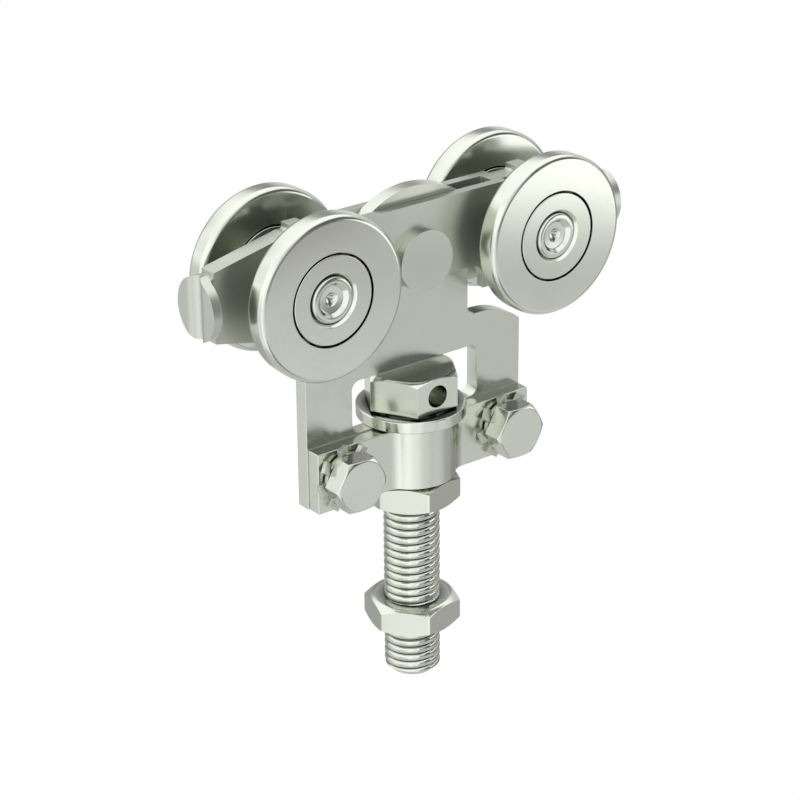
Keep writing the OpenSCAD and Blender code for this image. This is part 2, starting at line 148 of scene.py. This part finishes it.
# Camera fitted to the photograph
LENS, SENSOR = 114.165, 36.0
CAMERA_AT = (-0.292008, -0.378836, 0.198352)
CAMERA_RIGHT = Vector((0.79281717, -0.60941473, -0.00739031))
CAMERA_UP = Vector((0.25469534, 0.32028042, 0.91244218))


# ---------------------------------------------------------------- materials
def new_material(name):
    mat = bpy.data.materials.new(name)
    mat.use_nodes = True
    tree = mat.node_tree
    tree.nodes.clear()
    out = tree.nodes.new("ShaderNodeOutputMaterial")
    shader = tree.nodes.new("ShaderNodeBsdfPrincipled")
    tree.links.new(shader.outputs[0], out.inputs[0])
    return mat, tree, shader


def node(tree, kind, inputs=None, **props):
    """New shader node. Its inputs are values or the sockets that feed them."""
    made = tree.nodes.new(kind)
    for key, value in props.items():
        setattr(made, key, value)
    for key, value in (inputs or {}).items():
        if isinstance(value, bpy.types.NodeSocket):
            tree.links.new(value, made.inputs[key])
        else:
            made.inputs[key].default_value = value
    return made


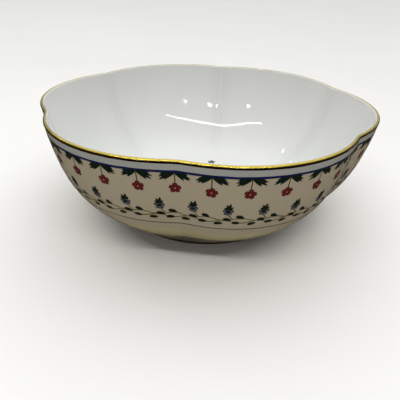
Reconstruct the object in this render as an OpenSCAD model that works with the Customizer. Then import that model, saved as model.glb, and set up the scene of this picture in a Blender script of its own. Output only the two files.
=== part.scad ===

• **Your goal**
Return the material in full, exactly as shown.

• **Full response**
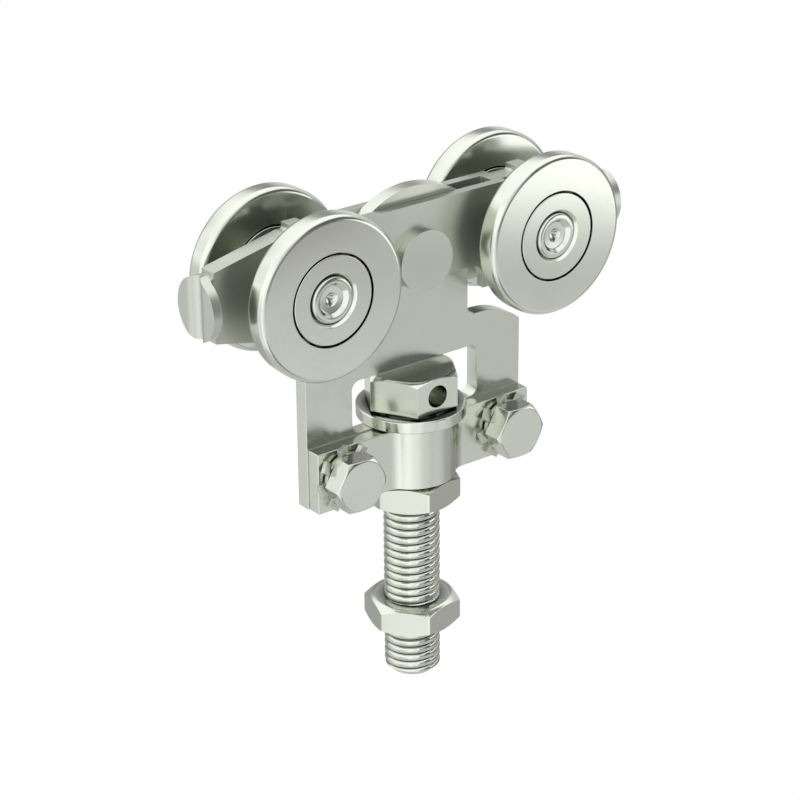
Keep writing the OpenSCAD and Blender code for this image. This is part 2, starting at line 148 of scene.py. This part finishes it.
# Camera fitted to the photograph
LENS, SENSOR = 114.165, 36.0
CAMERA_AT = (-0.292008, -0.378836, 0.198352)
CAMERA_RIGHT = Vector((0.79281717, -0.60941473, -0.00739031))
CAMERA_UP = Vector((0.25469534, 0.32028042, 0.91244218))


# ---------------------------------------------------------------- materials
def new_material(name):
    mat = bpy.data.materials.new(name)
    mat.use_nodes = True
    tree = mat.node_tree
    tree.nodes.clear()
    out = tree.nodes.new("ShaderNodeOutputMaterial")
    shader = tree.nodes.new("ShaderNodeBsdfPrincipled")
    tree.links.new(shader.outputs[0], out.inputs[0])
    return mat, tree, shader


def node(tree, kind, inputs=None, **props):
    """New shader node. Its inputs are values or the sockets that feed them."""
    made = tree.nodes.new(kind)
    for key, value in props.items():
        setattr(made, key, value)
    for key, value in (inputs or {}).items():
        if isinstance(value, bpy.types.NodeSocket):
            tree.links.new(value, made.inputs[key])
        else:
            made.inputs[key].default_value = value
    return made


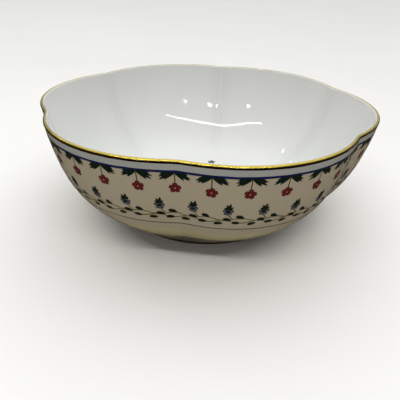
Reconstruct the object in this render as an OpenSCAD model that works with the Customizer. Then import that model, saved as model.glb, and set up the scene of this picture in a Blender script of its own. Output only the two files.
=== part.scad ===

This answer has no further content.